Most of my writing thus far for NaNoWriMo feels a
little lot like this. In many ways, the concept of quantity over quality which NaNoWriMo advocates is perfectly suited to my writing style which, you might have noticed, could be described as using far too many commas, lists of three, not-strictly-necessary descriptive asides, and words such as “quite” and “rather” when the sentence would function much the same without them. I tend to run-on quite a bit too. Which makes a daily goal of 1667 words sound not at all horrific to me. Still, despite the idea of disciplining yourself to meet a word count every day and so not worrying unduly over ever single word choice, some quality in writing would perhaps be advisable. I need to take more care over what I write.
However, as all great writers ever claim – the key to getting better at writing is (shock horror) to write. Writing has always been something on my periphery – something that I claim to love, and do indeed love when I get into the rhythm of it, but something which I rarely practice on a regular basis. In fact, aside from essay writing, I don’t think I’ve ever written a solid amount of words two days in a row. Even forum rp (which I love) hasn’t seen me as disciplined as that because, due to time zone differences, I very rarely end up responding to an rp partner every day. So for all some kind of writing is involved in my day-to-day life (right now, for example, that’s a lot of job application writing) it’s never the focus of any given day in my life and I’ve certainly never sustained concentration on a single form of writing for this long, let alone what will hopefully be 30 days over the course of NaNoWriMo.

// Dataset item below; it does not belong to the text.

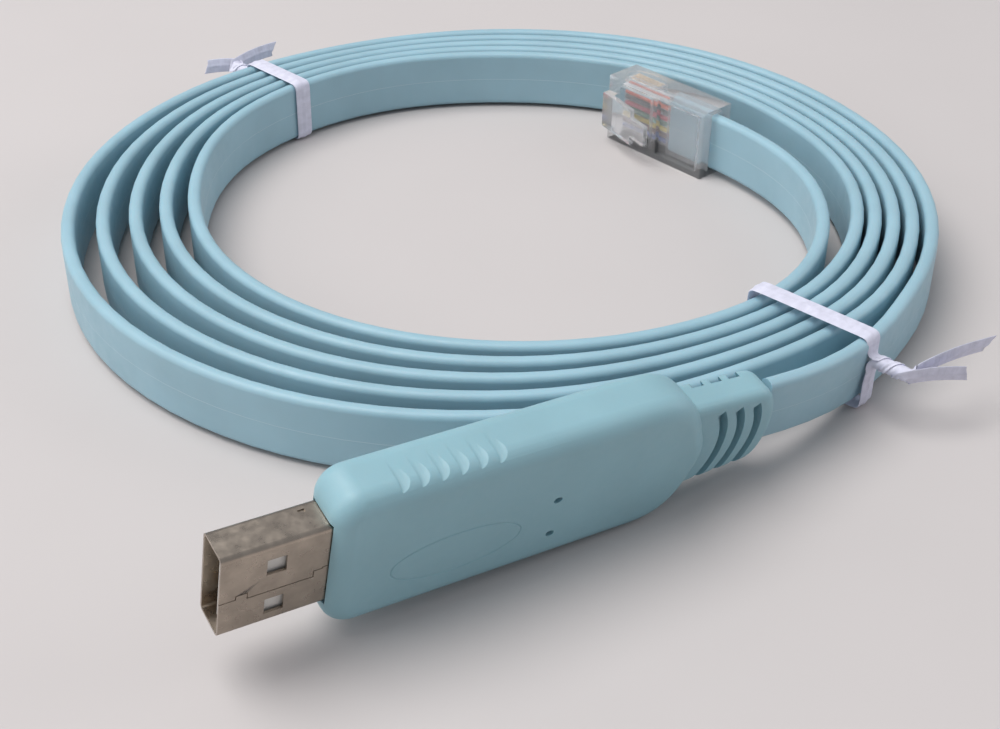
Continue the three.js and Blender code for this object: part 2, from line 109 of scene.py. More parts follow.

I’m finding I enjoy it though. I enjoy meeting the daily target – and that feeling is even better when I surpass it, even if it’s just by 20 words or so. What can I say, I’m a sucker for visualisations of surpassing someone’s minimum expectations, and that little daily stat graph is like a nice pat of the back after every evening word count update.
Speaking of which, it’s just gone midday on Day 3 and I haven’t written a single word today. I need to reach 5000 in the next 12 hours to meet target but since that’s 1245 words left to write, I don’t think that’s too bad. Getting ahead would be preferable, however, since tomorrow we look after a certain toddler who (unsurprisingly) doesn’t seem to care much for daily writing goals… or quiet of any kind. So we’ll see how that goes. I’m having fun just putting one word in front of the other and seeing where I end up. Sure, I’m likely to end up with shaky characterisation, mostly terrible dialogue and some convoluted plotting (confession: my plotting is non-existent at this point), but the point to this entire exercise (at least for me) is to prove to myself that I’m capable of sticking at something for 30 days without giving up because I decide my idea is terrible anyway so I might as well ditch everything and go back to doing nothing every day.
As far as the point of NaNoWriMo goes, I feel like that one will benefit more than just my writing in the longer term.